_To be done_
Repeat the data verbatim.

_Supplied information_

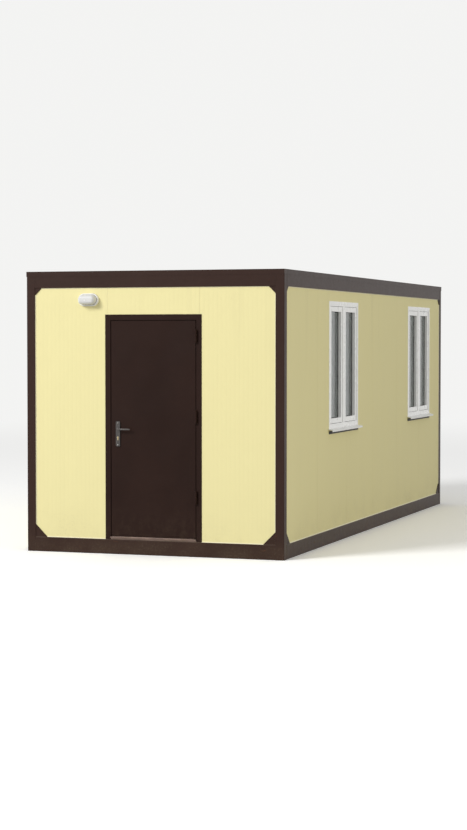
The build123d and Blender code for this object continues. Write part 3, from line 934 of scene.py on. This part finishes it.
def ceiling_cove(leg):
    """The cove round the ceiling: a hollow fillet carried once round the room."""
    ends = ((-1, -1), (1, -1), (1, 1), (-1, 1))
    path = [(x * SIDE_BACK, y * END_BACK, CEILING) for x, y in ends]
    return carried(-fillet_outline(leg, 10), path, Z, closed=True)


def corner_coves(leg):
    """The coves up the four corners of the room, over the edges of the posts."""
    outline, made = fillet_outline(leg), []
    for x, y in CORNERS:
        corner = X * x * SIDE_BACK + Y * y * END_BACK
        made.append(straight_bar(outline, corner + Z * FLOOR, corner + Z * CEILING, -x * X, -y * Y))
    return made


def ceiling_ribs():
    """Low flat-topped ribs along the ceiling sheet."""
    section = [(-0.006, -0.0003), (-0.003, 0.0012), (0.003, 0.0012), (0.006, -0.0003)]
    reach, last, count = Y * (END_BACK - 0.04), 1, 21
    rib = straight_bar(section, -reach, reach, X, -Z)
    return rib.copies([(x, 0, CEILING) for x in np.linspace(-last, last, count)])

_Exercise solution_
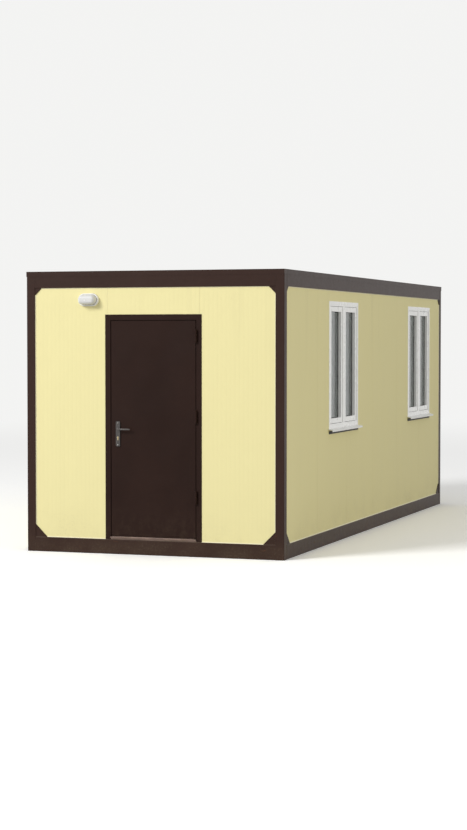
The build123d and Blender code for this object continues. Write part 3, from line 934 of scene.py on. This part finishes it.
def ceiling_cove(leg):
    """The cove round the ceiling: a hollow fillet carried once round the room."""
    ends = ((-1, -1), (1, -1), (1, 1), (-1, 1))
    path = [(x * SIDE_BACK, y * END_BACK, CEILING) for x, y in ends]
    return carried(-fillet_outline(leg, 10), path, Z, closed=True)


def corner_coves(leg):
    """The coves up the four corners of the room, over the edges of the posts."""
    outline, made = fillet_outline(leg), []
    for x, y in CORNERS:
        corner = X * x * SIDE_BACK + Y * y * END_BACK
        made.append(straight_bar(outline, corner + Z * FLOOR, corner + Z * CEILING, -x * X, -y * Y))
    return made


def ceiling_ribs():
    """Low flat-topped ribs along the ceiling sheet."""
    section = [(-0.006, -0.0003), (-0.003, 0.0012), (0.003, 0.0012), (0.006, -0.0003)]
    reach, last, count = Y * (END_BACK - 0.04), 1, 21
    rib = straight_bar(section, -reach, reach, X, -Z)
    return rib.copies([(x, 0, CEILING) for x in np.linspace(-last, last, count)])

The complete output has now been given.